• **DIRECTIONS FOR THIS TASK**: Read the data and repeat all of it exactly.

• **COLLECTED MATERIAL**:

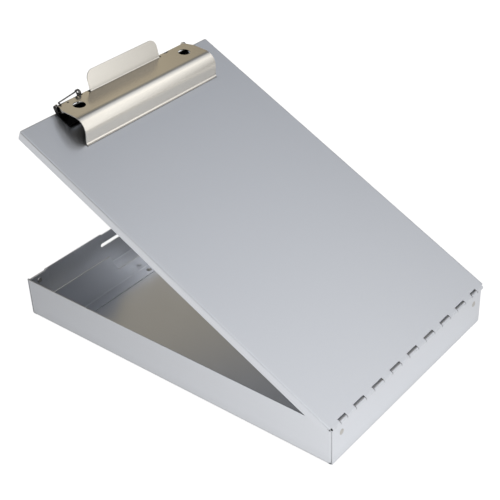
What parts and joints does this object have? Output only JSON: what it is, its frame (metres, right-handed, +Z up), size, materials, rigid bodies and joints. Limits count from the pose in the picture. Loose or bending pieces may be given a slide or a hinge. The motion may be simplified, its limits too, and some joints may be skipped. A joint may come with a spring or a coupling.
{
  "type": "storage clipboard",
  "caption": "Aluminium storage clipboard: a hinged writing board with a sprung paper clip over a shallow tray that has a pen compartment and a press latch.",
  "frame": {"origin": "centre of the tray's flat underside", "axes": "+Z up from the tray's base, +X across the board to the right, +Y along the board from the hinge towards the clip"},
  "size_m": [0.2346, 0.3418, 0.2228],
  "materials": {
    "board_aluminium": "satin anodised, fine even grain",
    "tray_aluminium": "satin mill finish",
    "rivet_aluminium": "bright, slightly rough",
    "pin_steel": "drawn wire",
    "spring_steel": "bright rolled strip",
    "clip_nickel": "nickel-plated, semi-bright, drawn lengthwise",
    "clip_plate_steel": "nickel-plated",
    "rivet_steel": "nickel-plated",
    "rod_steel": "drawn rod with peened ends",
    "spring_wire": "music wire"
  },
  "bodies": {
    "tray": {"tray": "tray_aluminium", "tray_corner_rivets": "rivet_aluminium", "pen_divider": "tray_aluminium", "divider_rivets": "rivet_aluminium", "hinge_pin": "pin_steel"},
    "lid": {"lid": "board_aluminium", "latch_bracket": "spring_steel", "latch_rivets": "rivet_aluminium", "clip_base_plate": "clip_plate_steel", "clip_rivets": "rivet_steel", "clip_rod": "rod_steel", "clip_spring": "spring_wire"},
    "latch": {"latch_leaf": "spring_steel"},
    "clip_jaw": {"clip_jaw": "clip_nickel"}
  },
  "joints": [
    {"name": "lid_hinge", "type": "hinge", "parent": "tray", "child": "lid", "pos_m": [0, -0.16925, 0.0369], "axis": [1, 0, 0], "range_deg": [-27.25, 152.75]},
    {"name": "clip_pivot", "type": "hinge", "parent": "lid", "child": "clip_jaw", "pos_m": [0.0044, 0.13961, 0.20359], "axis": [-1, 0, 0], "range_deg": [0, 28], "stiffness_Nm_per_rad": 1.2, "springref_deg": -29.79, "deforming": ["clip_spring"]},
    {"name": "latch_press", "type": "hinge", "parent": "lid", "child": "latch", "pos_m": [0, 0.13, 0.19068], "axis": [-1, 0, 0], "range_deg": [0, 10], "stiffness_Nm_per_rad": 0.3}
  ]
}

• **SOLUTION FOR THIS PROBLEM**:
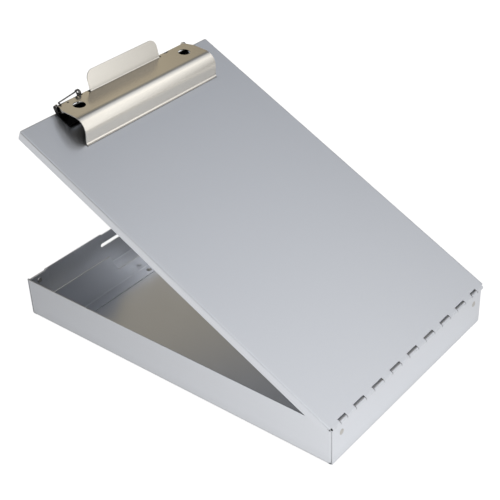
What parts and joints does this object have? Output only JSON: what it is, its frame (metres, right-handed, +Z up), size, materials, rigid bodies and joints. Limits count from the pose in the picture. Loose or bending pieces may be given a slide or a hinge. The motion may be simplified, its limits too, and some joints may be skipped. A joint may come with a spring or a coupling.
{
  "type": "storage clipboard",
  "caption": "Aluminium storage clipboard: a hinged writing board with a sprung paper clip over a shallow tray that has a pen compartment and a press latch.",
  "frame": {"origin": "centre of the tray's flat underside", "axes": "+Z up from the tray's base, +X across the board to the right, +Y along the board from the hinge towards the clip"},
  "size_m": [0.2346, 0.3418, 0.2228],
  "materials": {
    "board_aluminium": "satin anodised, fine even grain",
    "tray_aluminium": "satin mill finish",
    "rivet_aluminium": "bright, slightly rough",
    "pin_steel": "drawn wire",
    "spring_steel": "bright rolled strip",
    "clip_nickel": "nickel-plated, semi-bright, drawn lengthwise",
    "clip_plate_steel": "nickel-plated",
    "rivet_steel": "nickel-plated",
    "rod_steel": "drawn rod with peened ends",
    "spring_wire": "music wire"
  },
  "bodies": {
    "tray": {"tray": "tray_aluminium", "tray_corner_rivets": "rivet_aluminium", "pen_divider": "tray_aluminium", "divider_rivets": "rivet_aluminium", "hinge_pin": "pin_steel"},
    "lid": {"lid": "board_aluminium", "latch_bracket": "spring_steel", "latch_rivets": "rivet_aluminium", "clip_base_plate": "clip_plate_steel", "clip_rivets": "rivet_steel", "clip_rod": "rod_steel", "clip_spring": "spring_wire"},
    "latch": {"latch_leaf": "spring_steel"},
    "clip_jaw": {"clip_jaw": "clip_nickel"}
  },
  "joints": [
    {"name": "lid_hinge", "type": "hinge", "parent": "tray", "child": "lid", "pos_m": [0, -0.16925, 0.0369], "axis": [1, 0, 0], "range_deg": [-27.25, 152.75]},
    {"name": "clip_pivot", "type": "hinge", "parent": "lid", "child": "clip_jaw", "pos_m": [0.0044, 0.13961, 0.20359], "axis": [-1, 0, 0], "range_deg": [0, 28], "stiffness_Nm_per_rad": 1.2, "springref_deg": -29.79, "deforming": ["clip_spring"]},
    {"name": "latch_press", "type": "hinge", "parent": "lid", "child": "latch", "pos_m": [0, 0.13, 0.19068], "axis": [-1, 0, 0], "range_deg": [0, 10], "stiffness_Nm_per_rad": 0.3}
  ]
}